-- INPUT ROWS --
▬▬▬▬▬▬▬▬▬▬
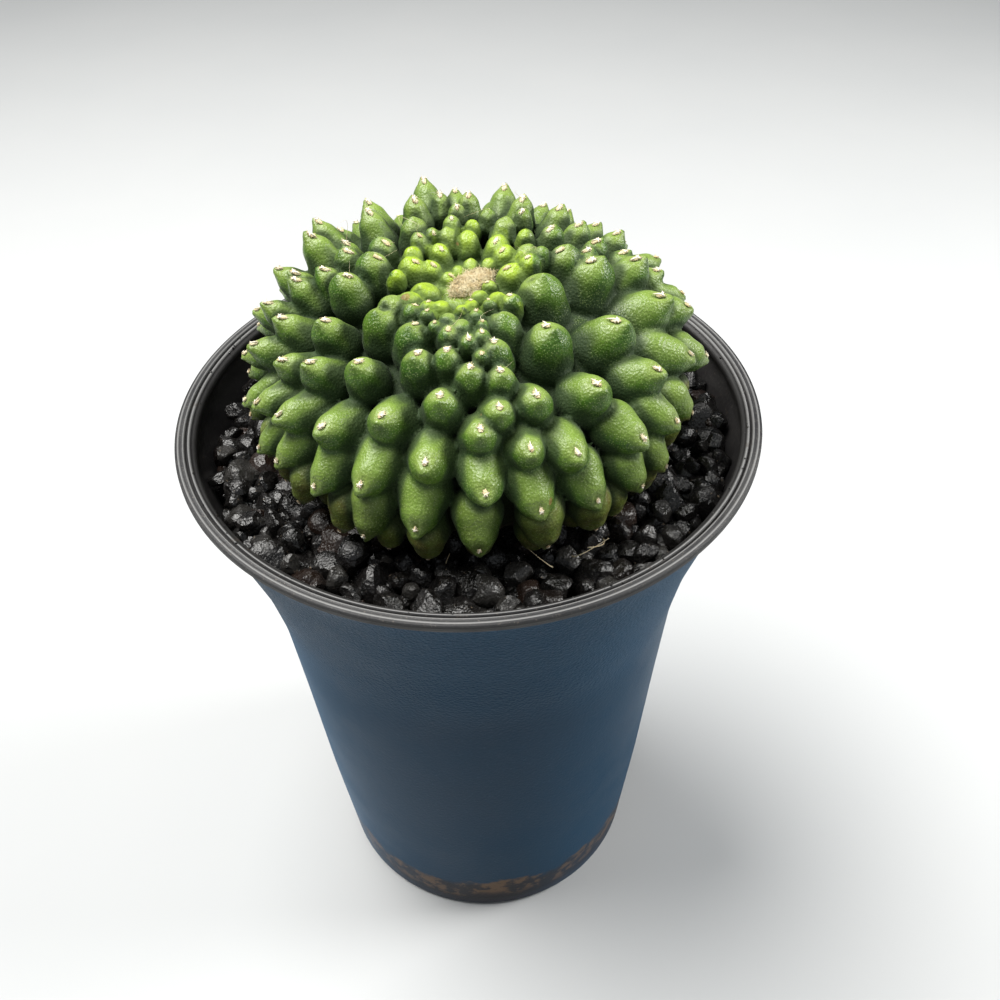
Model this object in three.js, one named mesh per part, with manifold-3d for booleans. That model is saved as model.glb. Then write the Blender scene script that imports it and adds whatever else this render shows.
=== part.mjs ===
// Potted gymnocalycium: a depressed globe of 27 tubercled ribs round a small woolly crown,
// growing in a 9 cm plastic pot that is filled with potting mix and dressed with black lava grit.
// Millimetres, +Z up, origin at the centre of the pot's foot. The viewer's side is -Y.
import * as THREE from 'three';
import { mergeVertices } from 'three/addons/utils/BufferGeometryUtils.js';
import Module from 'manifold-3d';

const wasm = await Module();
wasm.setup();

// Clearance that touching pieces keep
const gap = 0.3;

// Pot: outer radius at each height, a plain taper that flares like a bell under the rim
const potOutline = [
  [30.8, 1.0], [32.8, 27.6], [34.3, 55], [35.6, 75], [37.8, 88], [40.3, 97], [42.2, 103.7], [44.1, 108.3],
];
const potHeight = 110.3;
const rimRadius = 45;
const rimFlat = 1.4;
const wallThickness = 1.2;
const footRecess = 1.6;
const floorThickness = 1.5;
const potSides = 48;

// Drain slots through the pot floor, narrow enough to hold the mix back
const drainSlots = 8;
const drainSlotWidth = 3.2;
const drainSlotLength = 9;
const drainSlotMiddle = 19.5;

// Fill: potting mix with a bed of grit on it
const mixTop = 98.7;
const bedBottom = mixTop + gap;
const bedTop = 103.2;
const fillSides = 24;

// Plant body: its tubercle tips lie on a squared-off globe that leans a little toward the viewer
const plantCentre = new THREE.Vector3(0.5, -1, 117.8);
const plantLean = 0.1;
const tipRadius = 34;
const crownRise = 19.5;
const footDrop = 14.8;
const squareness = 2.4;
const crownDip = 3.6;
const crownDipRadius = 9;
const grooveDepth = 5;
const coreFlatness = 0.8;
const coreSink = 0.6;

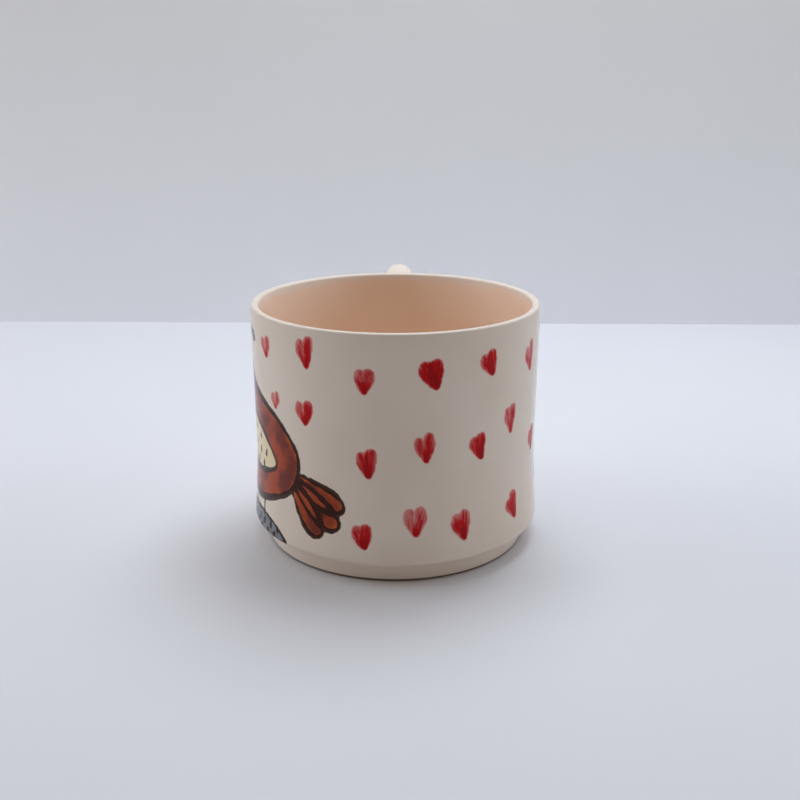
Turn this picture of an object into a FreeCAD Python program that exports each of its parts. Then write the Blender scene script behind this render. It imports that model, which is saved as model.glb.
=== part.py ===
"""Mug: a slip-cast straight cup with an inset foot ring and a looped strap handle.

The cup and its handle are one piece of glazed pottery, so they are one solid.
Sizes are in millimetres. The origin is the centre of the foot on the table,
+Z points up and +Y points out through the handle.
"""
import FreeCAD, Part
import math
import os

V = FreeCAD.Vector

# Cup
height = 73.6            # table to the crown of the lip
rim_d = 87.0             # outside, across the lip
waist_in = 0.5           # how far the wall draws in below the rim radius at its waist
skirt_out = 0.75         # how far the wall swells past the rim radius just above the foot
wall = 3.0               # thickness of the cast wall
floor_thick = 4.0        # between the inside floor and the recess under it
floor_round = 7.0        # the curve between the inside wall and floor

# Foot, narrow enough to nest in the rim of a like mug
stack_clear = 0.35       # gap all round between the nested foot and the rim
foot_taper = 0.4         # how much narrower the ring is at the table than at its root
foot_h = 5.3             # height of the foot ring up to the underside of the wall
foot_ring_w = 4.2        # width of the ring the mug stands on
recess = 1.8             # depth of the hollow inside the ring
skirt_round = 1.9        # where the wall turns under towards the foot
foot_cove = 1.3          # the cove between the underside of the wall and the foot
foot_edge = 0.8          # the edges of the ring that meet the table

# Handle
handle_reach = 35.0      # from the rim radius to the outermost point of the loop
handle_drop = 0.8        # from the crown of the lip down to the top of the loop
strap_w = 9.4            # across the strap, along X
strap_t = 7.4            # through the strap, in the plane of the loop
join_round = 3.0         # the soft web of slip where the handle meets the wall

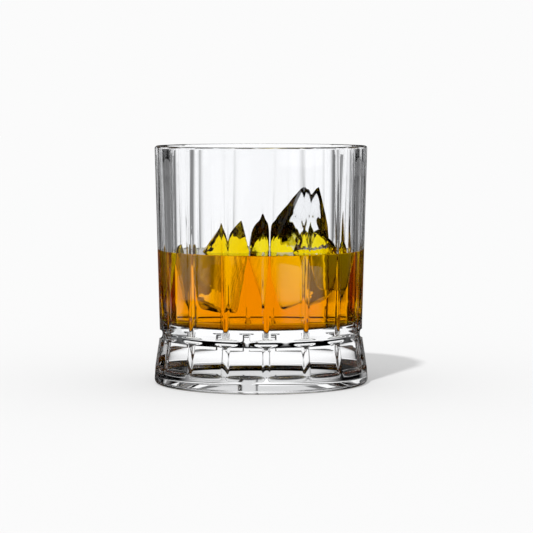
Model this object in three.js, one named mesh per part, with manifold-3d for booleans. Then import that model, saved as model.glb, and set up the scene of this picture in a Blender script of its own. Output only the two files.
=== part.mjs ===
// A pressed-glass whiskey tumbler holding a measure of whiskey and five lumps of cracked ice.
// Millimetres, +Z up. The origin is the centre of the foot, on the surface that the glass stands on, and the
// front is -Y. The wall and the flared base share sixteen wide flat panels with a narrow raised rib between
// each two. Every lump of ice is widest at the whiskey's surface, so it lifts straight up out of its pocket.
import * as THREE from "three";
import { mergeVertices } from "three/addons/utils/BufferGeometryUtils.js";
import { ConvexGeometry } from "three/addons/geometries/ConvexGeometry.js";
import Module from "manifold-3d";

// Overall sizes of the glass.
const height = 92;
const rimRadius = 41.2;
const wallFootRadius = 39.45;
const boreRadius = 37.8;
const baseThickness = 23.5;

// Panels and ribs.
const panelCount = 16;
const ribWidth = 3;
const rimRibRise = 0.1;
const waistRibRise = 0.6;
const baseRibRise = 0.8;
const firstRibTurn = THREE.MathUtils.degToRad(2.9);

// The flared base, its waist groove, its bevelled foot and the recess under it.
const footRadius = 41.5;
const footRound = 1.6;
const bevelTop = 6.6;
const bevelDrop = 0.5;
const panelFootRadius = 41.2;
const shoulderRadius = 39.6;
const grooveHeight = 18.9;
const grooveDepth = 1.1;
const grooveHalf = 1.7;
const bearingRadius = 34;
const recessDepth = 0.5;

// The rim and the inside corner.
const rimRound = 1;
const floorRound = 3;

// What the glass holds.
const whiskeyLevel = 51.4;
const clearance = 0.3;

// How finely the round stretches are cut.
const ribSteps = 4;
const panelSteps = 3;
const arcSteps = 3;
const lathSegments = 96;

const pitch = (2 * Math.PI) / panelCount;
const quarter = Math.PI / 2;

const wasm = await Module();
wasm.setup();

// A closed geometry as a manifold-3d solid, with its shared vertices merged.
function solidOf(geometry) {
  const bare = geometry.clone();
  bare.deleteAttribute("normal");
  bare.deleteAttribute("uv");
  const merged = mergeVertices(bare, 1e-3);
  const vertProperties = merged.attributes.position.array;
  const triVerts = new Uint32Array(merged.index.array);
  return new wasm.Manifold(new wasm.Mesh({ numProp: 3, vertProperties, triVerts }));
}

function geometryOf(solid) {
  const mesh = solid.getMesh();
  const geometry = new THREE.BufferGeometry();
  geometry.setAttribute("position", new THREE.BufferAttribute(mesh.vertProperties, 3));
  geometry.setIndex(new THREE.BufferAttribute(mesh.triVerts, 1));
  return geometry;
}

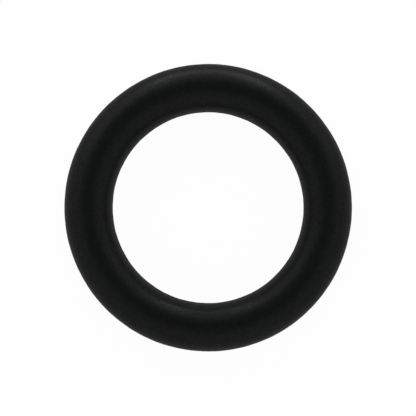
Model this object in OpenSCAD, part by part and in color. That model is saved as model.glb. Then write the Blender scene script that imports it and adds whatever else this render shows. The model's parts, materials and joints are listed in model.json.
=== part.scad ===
▬▬▬▬▬▬▬▬▬▬
-- REQUIREMENTS --
Write out every entry exactly as given.

-- EXPECTED ANSWER --
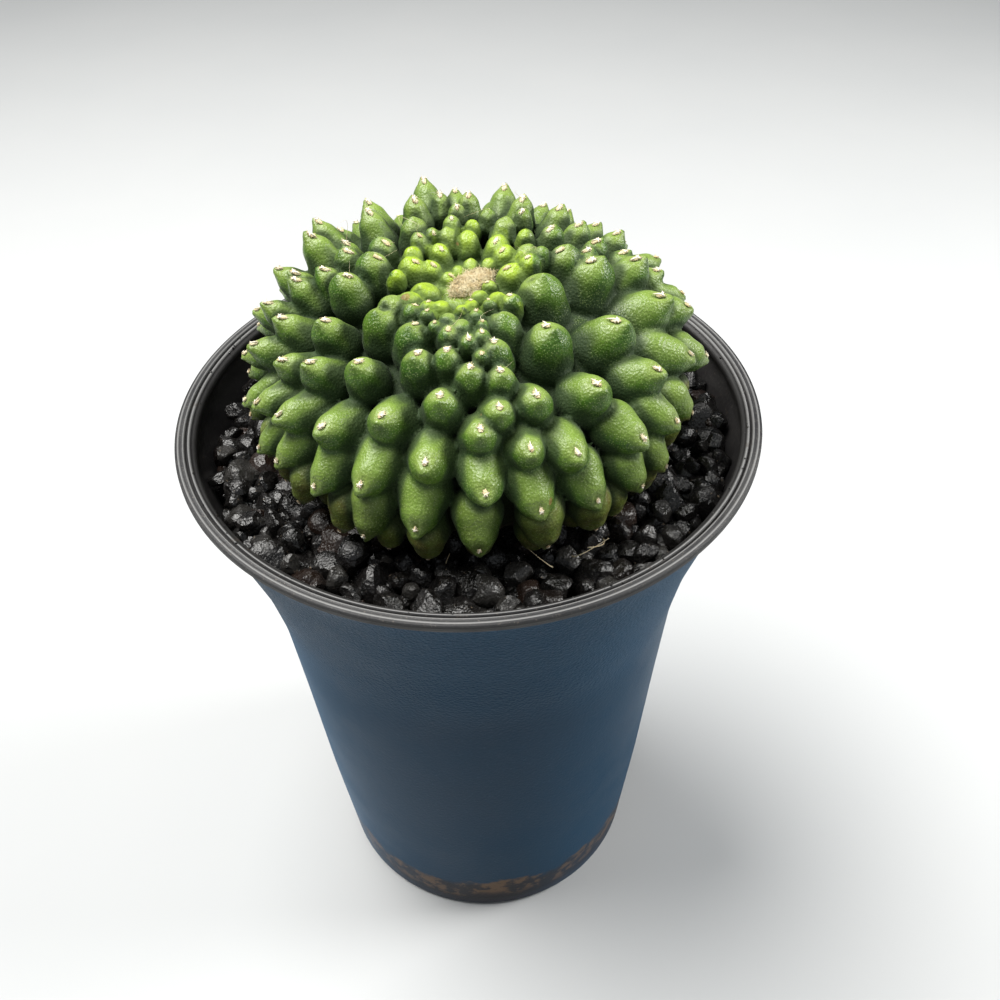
Model this object in three.js, one named mesh per part, with manifold-3d for booleans. That model is saved as model.glb. Then write the Blender scene script that imports it and adds whatever else this render shows.
=== part.mjs ===
// Potted gymnocalycium: a depressed globe of 27 tubercled ribs round a small woolly crown,
// growing in a 9 cm plastic pot that is filled with potting mix and dressed with black lava grit.
// Millimetres, +Z up, origin at the centre of the pot's foot. The viewer's side is -Y.
import * as THREE from 'three';
import { mergeVertices } from 'three/addons/utils/BufferGeometryUtils.js';
import Module from 'manifold-3d';

const wasm = await Module();
wasm.setup();

// Clearance that touching pieces keep
const gap = 0.3;

// Pot: outer radius at each height, a plain taper that flares like a bell under the rim
const potOutline = [
  [30.8, 1.0], [32.8, 27.6], [34.3, 55], [35.6, 75], [37.8, 88], [40.3, 97], [42.2, 103.7], [44.1, 108.3],
];
const potHeight = 110.3;
const rimRadius = 45;
const rimFlat = 1.4;
const wallThickness = 1.2;
const footRecess = 1.6;
const floorThickness = 1.5;
const potSides = 48;

// Drain slots through the pot floor, narrow enough to hold the mix back
const drainSlots = 8;
const drainSlotWidth = 3.2;
const drainSlotLength = 9;
const drainSlotMiddle = 19.5;

// Fill: potting mix with a bed of grit on it
const mixTop = 98.7;
const bedBottom = mixTop + gap;
const bedTop = 103.2;
const fillSides = 24;

// Plant body: its tubercle tips lie on a squared-off globe that leans a little toward the viewer
const plantCentre = new THREE.Vector3(0.5, -1, 117.8);
const plantLean = 0.1;
const tipRadius = 34;
const crownRise = 19.5;
const footDrop = 14.8;
const squareness = 2.4;
const crownDip = 3.6;
const crownDipRadius = 9;
const grooveDepth = 5;
const coreFlatness = 0.8;
const coreSink = 0.6;

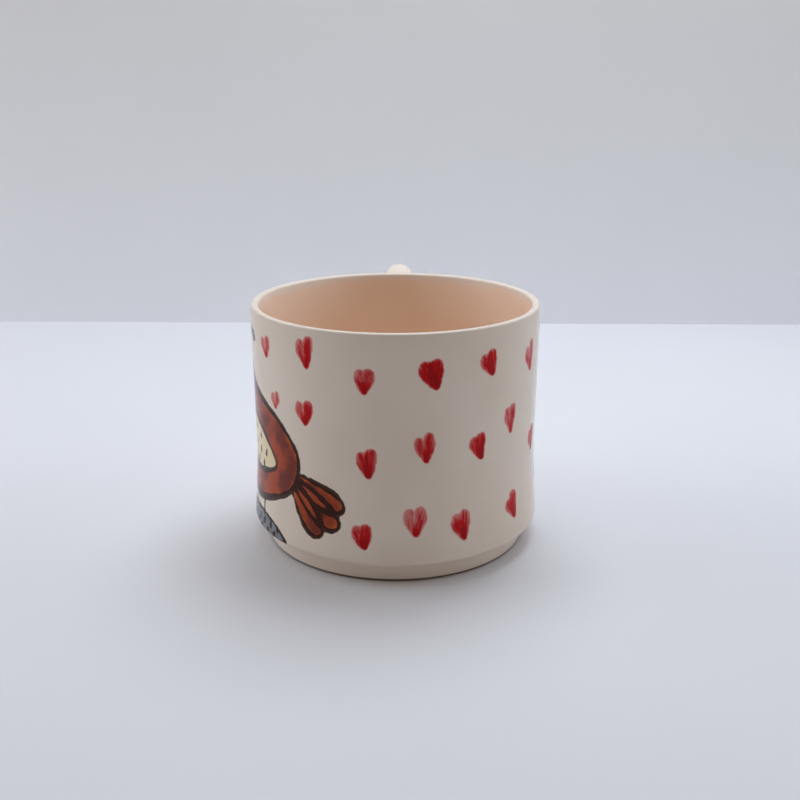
Turn this picture of an object into a FreeCAD Python program that exports each of its parts. Then write the Blender scene script behind this render. It imports that model, which is saved as model.glb.
=== part.py ===
"""Mug: a slip-cast straight cup with an inset foot ring and a looped strap handle.

The cup and its handle are one piece of glazed pottery, so they are one solid.
Sizes are in millimetres. The origin is the centre of the foot on the table,
+Z points up and +Y points out through the handle.
"""
import FreeCAD, Part
import math
import os

V = FreeCAD.Vector

# Cup
height = 73.6            # table to the crown of the lip
rim_d = 87.0             # outside, across the lip
waist_in = 0.5           # how far the wall draws in below the rim radius at its waist
skirt_out = 0.75         # how far the wall swells past the rim radius just above the foot
wall = 3.0               # thickness of the cast wall
floor_thick = 4.0        # between the inside floor and the recess under it
floor_round = 7.0        # the curve between the inside wall and floor

# Foot, narrow enough to nest in the rim of a like mug
stack_clear = 0.35       # gap all round between the nested foot and the rim
foot_taper = 0.4         # how much narrower the ring is at the table than at its root
foot_h = 5.3             # height of the foot ring up to the underside of the wall
foot_ring_w = 4.2        # width of the ring the mug stands on
recess = 1.8             # depth of the hollow inside the ring
skirt_round = 1.9        # where the wall turns under towards the foot
foot_cove = 1.3          # the cove between the underside of the wall and the foot
foot_edge = 0.8          # the edges of the ring that meet the table

# Handle
handle_reach = 35.0      # from the rim radius to the outermost point of the loop
handle_drop = 0.8        # from the crown of the lip down to the top of the loop
strap_w = 9.4            # across the strap, along X
strap_t = 7.4            # through the strap, in the plane of the loop
join_round = 3.0         # the soft web of slip where the handle meets the wall

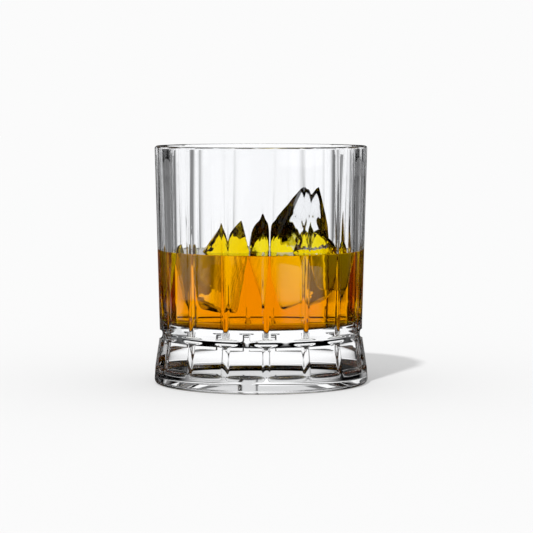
Model this object in three.js, one named mesh per part, with manifold-3d for booleans. Then import that model, saved as model.glb, and set up the scene of this picture in a Blender script of its own. Output only the two files.
=== part.mjs ===
// A pressed-glass whiskey tumbler holding a measure of whiskey and five lumps of cracked ice.
// Millimetres, +Z up. The origin is the centre of the foot, on the surface that the glass stands on, and the
// front is -Y. The wall and the flared base share sixteen wide flat panels with a narrow raised rib between
// each two. Every lump of ice is widest at the whiskey's surface, so it lifts straight up out of its pocket.
import * as THREE from "three";
import { mergeVertices } from "three/addons/utils/BufferGeometryUtils.js";
import { ConvexGeometry } from "three/addons/geometries/ConvexGeometry.js";
import Module from "manifold-3d";

// Overall sizes of the glass.
const height = 92;
const rimRadius = 41.2;
const wallFootRadius = 39.45;
const boreRadius = 37.8;
const baseThickness = 23.5;

// Panels and ribs.
const panelCount = 16;
const ribWidth = 3;
const rimRibRise = 0.1;
const waistRibRise = 0.6;
const baseRibRise = 0.8;
const firstRibTurn = THREE.MathUtils.degToRad(2.9);

// The flared base, its waist groove, its bevelled foot and the recess under it.
const footRadius = 41.5;
const footRound = 1.6;
const bevelTop = 6.6;
const bevelDrop = 0.5;
const panelFootRadius = 41.2;
const shoulderRadius = 39.6;
const grooveHeight = 18.9;
const grooveDepth = 1.1;
const grooveHalf = 1.7;
const bearingRadius = 34;
const recessDepth = 0.5;

// The rim and the inside corner.
const rimRound = 1;
const floorRound = 3;

// What the glass holds.
const whiskeyLevel = 51.4;
const clearance = 0.3;

// How finely the round stretches are cut.
const ribSteps = 4;
const panelSteps = 3;
const arcSteps = 3;
const lathSegments = 96;

const pitch = (2 * Math.PI) / panelCount;
const quarter = Math.PI / 2;

const wasm = await Module();
wasm.setup();

// A closed geometry as a manifold-3d solid, with its shared vertices merged.
function solidOf(geometry) {
  const bare = geometry.clone();
  bare.deleteAttribute("normal");
  bare.deleteAttribute("uv");
  const merged = mergeVertices(bare, 1e-3);
  const vertProperties = merged.attributes.position.array;
  const triVerts = new Uint32Array(merged.index.array);
  return new wasm.Manifold(new wasm.Mesh({ numProp: 3, vertProperties, triVerts }));
}

function geometryOf(solid) {
  const mesh = solid.getMesh();
  const geometry = new THREE.BufferGeometry();
  geometry.setAttribute("position", new THREE.BufferAttribute(mesh.vertProperties, 3));
  geometry.setIndex(new THREE.BufferAttribute(mesh.triVerts, 1));
  return geometry;
}

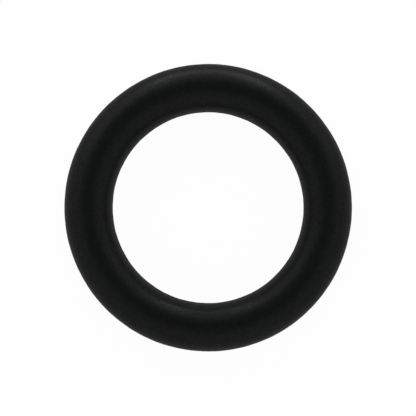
Model this object in OpenSCAD, part by part and in color. That model is saved as model.glb. Then write the Blender scene script that imports it and adds whatever else this render shows. The model's parts, materials and joints are listed in model.json.
=== part.scad ===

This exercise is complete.